| PROBLEM STATEMENT |
Give back the entire listing verbatim.

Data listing
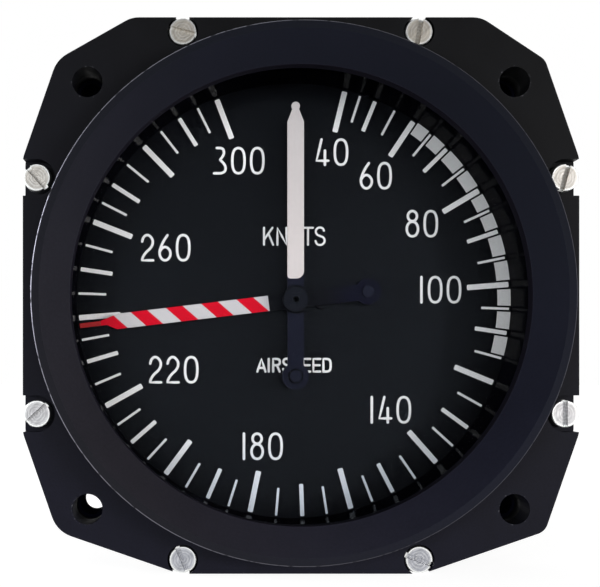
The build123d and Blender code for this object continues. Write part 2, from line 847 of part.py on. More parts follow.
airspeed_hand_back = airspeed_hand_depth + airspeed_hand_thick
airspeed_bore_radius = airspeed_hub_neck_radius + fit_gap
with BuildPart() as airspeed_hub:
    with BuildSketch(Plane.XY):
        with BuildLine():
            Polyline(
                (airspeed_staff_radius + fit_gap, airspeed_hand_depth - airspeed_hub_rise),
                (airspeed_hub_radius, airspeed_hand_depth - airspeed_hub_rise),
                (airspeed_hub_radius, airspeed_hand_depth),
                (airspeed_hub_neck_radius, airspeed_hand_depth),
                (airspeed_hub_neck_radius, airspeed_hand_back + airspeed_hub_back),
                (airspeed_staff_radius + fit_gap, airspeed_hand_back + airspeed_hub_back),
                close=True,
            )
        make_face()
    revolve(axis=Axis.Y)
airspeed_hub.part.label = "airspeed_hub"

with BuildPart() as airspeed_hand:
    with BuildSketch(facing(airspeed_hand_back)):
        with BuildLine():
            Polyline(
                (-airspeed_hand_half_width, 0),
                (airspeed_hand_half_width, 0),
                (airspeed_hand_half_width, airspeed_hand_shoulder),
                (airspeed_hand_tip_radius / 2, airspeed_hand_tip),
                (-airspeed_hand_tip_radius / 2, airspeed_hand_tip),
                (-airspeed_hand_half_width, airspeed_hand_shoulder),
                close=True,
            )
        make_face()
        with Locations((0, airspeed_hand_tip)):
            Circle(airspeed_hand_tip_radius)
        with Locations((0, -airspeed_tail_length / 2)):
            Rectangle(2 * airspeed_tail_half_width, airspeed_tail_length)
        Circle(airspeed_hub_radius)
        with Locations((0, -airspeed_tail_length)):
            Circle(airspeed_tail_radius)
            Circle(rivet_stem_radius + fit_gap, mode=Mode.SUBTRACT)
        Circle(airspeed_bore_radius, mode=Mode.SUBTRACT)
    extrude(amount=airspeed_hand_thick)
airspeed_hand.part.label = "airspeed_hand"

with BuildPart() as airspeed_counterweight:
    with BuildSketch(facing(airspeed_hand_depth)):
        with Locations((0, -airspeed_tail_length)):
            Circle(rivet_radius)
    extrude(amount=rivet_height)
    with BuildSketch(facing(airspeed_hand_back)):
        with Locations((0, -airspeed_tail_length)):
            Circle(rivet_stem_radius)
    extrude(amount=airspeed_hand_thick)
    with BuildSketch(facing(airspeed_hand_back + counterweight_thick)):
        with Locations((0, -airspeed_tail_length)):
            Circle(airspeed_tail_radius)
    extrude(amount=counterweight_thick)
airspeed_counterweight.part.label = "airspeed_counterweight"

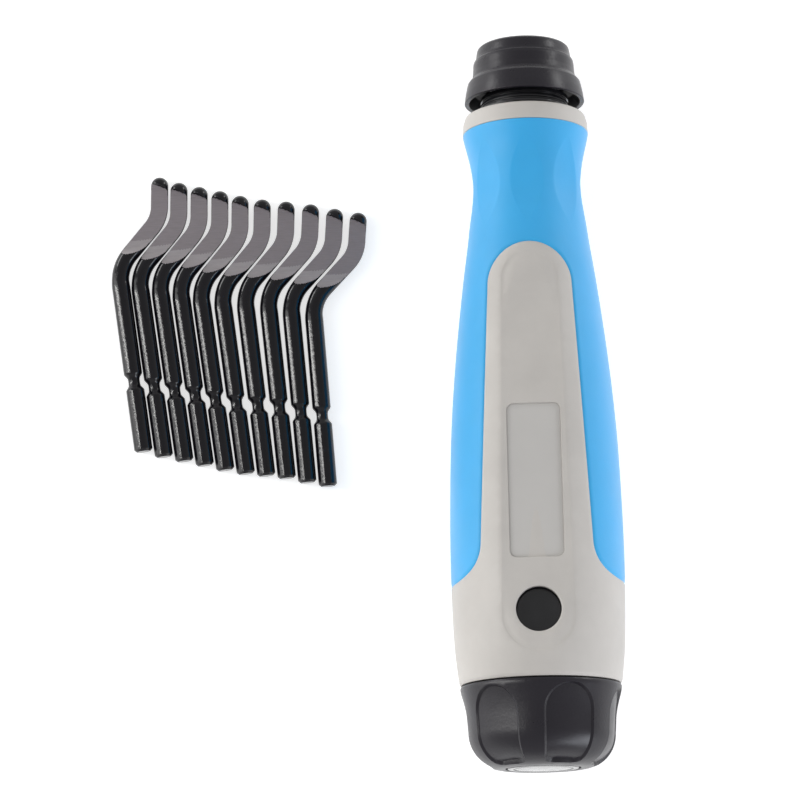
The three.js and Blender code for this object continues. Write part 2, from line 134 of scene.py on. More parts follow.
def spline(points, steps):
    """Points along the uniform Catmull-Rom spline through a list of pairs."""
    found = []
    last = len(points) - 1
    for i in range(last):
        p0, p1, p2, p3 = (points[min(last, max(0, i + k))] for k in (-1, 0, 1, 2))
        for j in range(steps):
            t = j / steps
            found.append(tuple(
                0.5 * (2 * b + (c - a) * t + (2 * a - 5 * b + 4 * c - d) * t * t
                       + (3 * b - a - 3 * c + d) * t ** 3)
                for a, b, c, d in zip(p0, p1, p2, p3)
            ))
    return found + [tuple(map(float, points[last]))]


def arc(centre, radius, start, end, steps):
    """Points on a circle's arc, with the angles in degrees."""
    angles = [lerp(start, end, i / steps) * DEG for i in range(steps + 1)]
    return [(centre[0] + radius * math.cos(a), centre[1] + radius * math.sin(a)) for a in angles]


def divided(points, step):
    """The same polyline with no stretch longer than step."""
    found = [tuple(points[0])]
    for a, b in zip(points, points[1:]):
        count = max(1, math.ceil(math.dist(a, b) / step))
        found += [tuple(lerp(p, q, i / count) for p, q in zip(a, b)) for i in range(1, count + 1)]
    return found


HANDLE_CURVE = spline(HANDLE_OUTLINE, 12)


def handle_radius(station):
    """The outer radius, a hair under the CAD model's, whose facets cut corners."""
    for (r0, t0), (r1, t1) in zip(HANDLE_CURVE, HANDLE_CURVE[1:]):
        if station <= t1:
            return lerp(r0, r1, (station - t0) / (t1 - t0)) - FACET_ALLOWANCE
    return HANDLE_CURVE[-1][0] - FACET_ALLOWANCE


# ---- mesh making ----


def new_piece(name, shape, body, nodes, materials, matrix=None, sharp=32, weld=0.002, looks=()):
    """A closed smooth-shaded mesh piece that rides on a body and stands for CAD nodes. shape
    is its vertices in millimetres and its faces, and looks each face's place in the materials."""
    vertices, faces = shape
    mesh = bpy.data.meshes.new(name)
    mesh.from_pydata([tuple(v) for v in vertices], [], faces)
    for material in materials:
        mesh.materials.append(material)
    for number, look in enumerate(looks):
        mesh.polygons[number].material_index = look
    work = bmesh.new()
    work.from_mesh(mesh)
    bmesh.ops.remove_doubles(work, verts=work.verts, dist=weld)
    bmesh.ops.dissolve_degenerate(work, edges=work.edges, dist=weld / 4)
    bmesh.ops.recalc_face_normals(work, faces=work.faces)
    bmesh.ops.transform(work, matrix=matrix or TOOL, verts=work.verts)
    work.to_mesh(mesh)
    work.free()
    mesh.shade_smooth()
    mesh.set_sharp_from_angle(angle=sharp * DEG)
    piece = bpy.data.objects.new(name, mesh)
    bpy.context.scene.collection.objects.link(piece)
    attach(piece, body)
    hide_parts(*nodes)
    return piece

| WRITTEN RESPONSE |
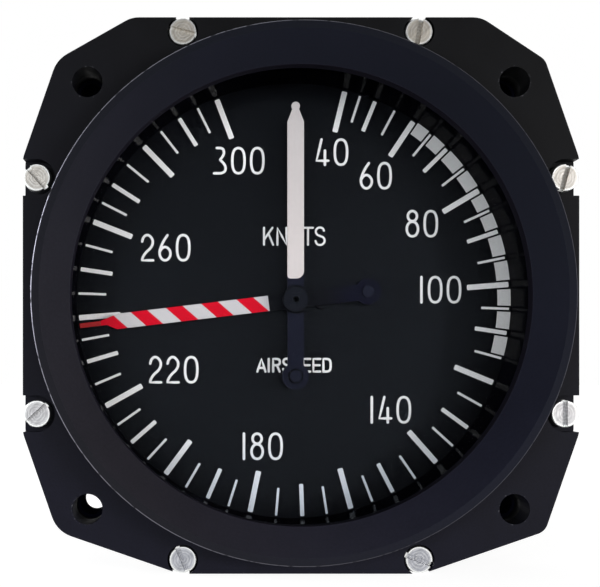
The build123d and Blender code for this object continues. Write part 2, from line 847 of part.py on. More parts follow.
airspeed_hand_back = airspeed_hand_depth + airspeed_hand_thick
airspeed_bore_radius = airspeed_hub_neck_radius + fit_gap
with BuildPart() as airspeed_hub:
    with BuildSketch(Plane.XY):
        with BuildLine():
            Polyline(
                (airspeed_staff_radius + fit_gap, airspeed_hand_depth - airspeed_hub_rise),
                (airspeed_hub_radius, airspeed_hand_depth - airspeed_hub_rise),
                (airspeed_hub_radius, airspeed_hand_depth),
                (airspeed_hub_neck_radius, airspeed_hand_depth),
                (airspeed_hub_neck_radius, airspeed_hand_back + airspeed_hub_back),
                (airspeed_staff_radius + fit_gap, airspeed_hand_back + airspeed_hub_back),
                close=True,
            )
        make_face()
    revolve(axis=Axis.Y)
airspeed_hub.part.label = "airspeed_hub"

with BuildPart() as airspeed_hand:
    with BuildSketch(facing(airspeed_hand_back)):
        with BuildLine():
            Polyline(
                (-airspeed_hand_half_width, 0),
                (airspeed_hand_half_width, 0),
                (airspeed_hand_half_width, airspeed_hand_shoulder),
                (airspeed_hand_tip_radius / 2, airspeed_hand_tip),
                (-airspeed_hand_tip_radius / 2, airspeed_hand_tip),
                (-airspeed_hand_half_width, airspeed_hand_shoulder),
                close=True,
            )
        make_face()
        with Locations((0, airspeed_hand_tip)):
            Circle(airspeed_hand_tip_radius)
        with Locations((0, -airspeed_tail_length / 2)):
            Rectangle(2 * airspeed_tail_half_width, airspeed_tail_length)
        Circle(airspeed_hub_radius)
        with Locations((0, -airspeed_tail_length)):
            Circle(airspeed_tail_radius)
            Circle(rivet_stem_radius + fit_gap, mode=Mode.SUBTRACT)
        Circle(airspeed_bore_radius, mode=Mode.SUBTRACT)
    extrude(amount=airspeed_hand_thick)
airspeed_hand.part.label = "airspeed_hand"

with BuildPart() as airspeed_counterweight:
    with BuildSketch(facing(airspeed_hand_depth)):
        with Locations((0, -airspeed_tail_length)):
            Circle(rivet_radius)
    extrude(amount=rivet_height)
    with BuildSketch(facing(airspeed_hand_back)):
        with Locations((0, -airspeed_tail_length)):
            Circle(rivet_stem_radius)
    extrude(amount=airspeed_hand_thick)
    with BuildSketch(facing(airspeed_hand_back + counterweight_thick)):
        with Locations((0, -airspeed_tail_length)):
            Circle(airspeed_tail_radius)
    extrude(amount=counterweight_thick)
airspeed_counterweight.part.label = "airspeed_counterweight"

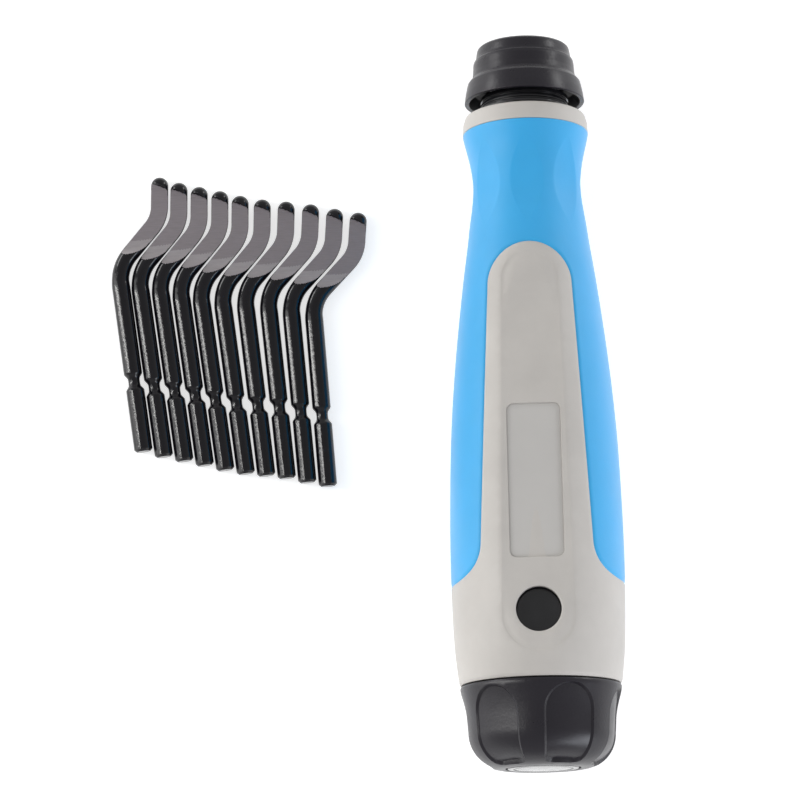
The three.js and Blender code for this object continues. Write part 2, from line 134 of scene.py on. More parts follow.
def spline(points, steps):
    """Points along the uniform Catmull-Rom spline through a list of pairs."""
    found = []
    last = len(points) - 1
    for i in range(last):
        p0, p1, p2, p3 = (points[min(last, max(0, i + k))] for k in (-1, 0, 1, 2))
        for j in range(steps):
            t = j / steps
            found.append(tuple(
                0.5 * (2 * b + (c - a) * t + (2 * a - 5 * b + 4 * c - d) * t * t
                       + (3 * b - a - 3 * c + d) * t ** 3)
                for a, b, c, d in zip(p0, p1, p2, p3)
            ))
    return found + [tuple(map(float, points[last]))]


def arc(centre, radius, start, end, steps):
    """Points on a circle's arc, with the angles in degrees."""
    angles = [lerp(start, end, i / steps) * DEG for i in range(steps + 1)]
    return [(centre[0] + radius * math.cos(a), centre[1] + radius * math.sin(a)) for a in angles]


def divided(points, step):
    """The same polyline with no stretch longer than step."""
    found = [tuple(points[0])]
    for a, b in zip(points, points[1:]):
        count = max(1, math.ceil(math.dist(a, b) / step))
        found += [tuple(lerp(p, q, i / count) for p, q in zip(a, b)) for i in range(1, count + 1)]
    return found


HANDLE_CURVE = spline(HANDLE_OUTLINE, 12)


def handle_radius(station):
    """The outer radius, a hair under the CAD model's, whose facets cut corners."""
    for (r0, t0), (r1, t1) in zip(HANDLE_CURVE, HANDLE_CURVE[1:]):
        if station <= t1:
            return lerp(r0, r1, (station - t0) / (t1 - t0)) - FACET_ALLOWANCE
    return HANDLE_CURVE[-1][0] - FACET_ALLOWANCE


# ---- mesh making ----


def new_piece(name, shape, body, nodes, materials, matrix=None, sharp=32, weld=0.002, looks=()):
    """A closed smooth-shaded mesh piece that rides on a body and stands for CAD nodes. shape
    is its vertices in millimetres and its faces, and looks each face's place in the materials."""
    vertices, faces = shape
    mesh = bpy.data.meshes.new(name)
    mesh.from_pydata([tuple(v) for v in vertices], [], faces)
    for material in materials:
        mesh.materials.append(material)
    for number, look in enumerate(looks):
        mesh.polygons[number].material_index = look
    work = bmesh.new()
    work.from_mesh(mesh)
    bmesh.ops.remove_doubles(work, verts=work.verts, dist=weld)
    bmesh.ops.dissolve_degenerate(work, edges=work.edges, dist=weld / 4)
    bmesh.ops.recalc_face_normals(work, faces=work.faces)
    bmesh.ops.transform(work, matrix=matrix or TOOL, verts=work.verts)
    work.to_mesh(mesh)
    work.free()
    mesh.shade_smooth()
    mesh.set_sharp_from_angle(angle=sharp * DEG)
    piece = bpy.data.objects.new(name, mesh)
    bpy.context.scene.collection.objects.link(piece)
    attach(piece, body)
    hide_parts(*nodes)
    return piece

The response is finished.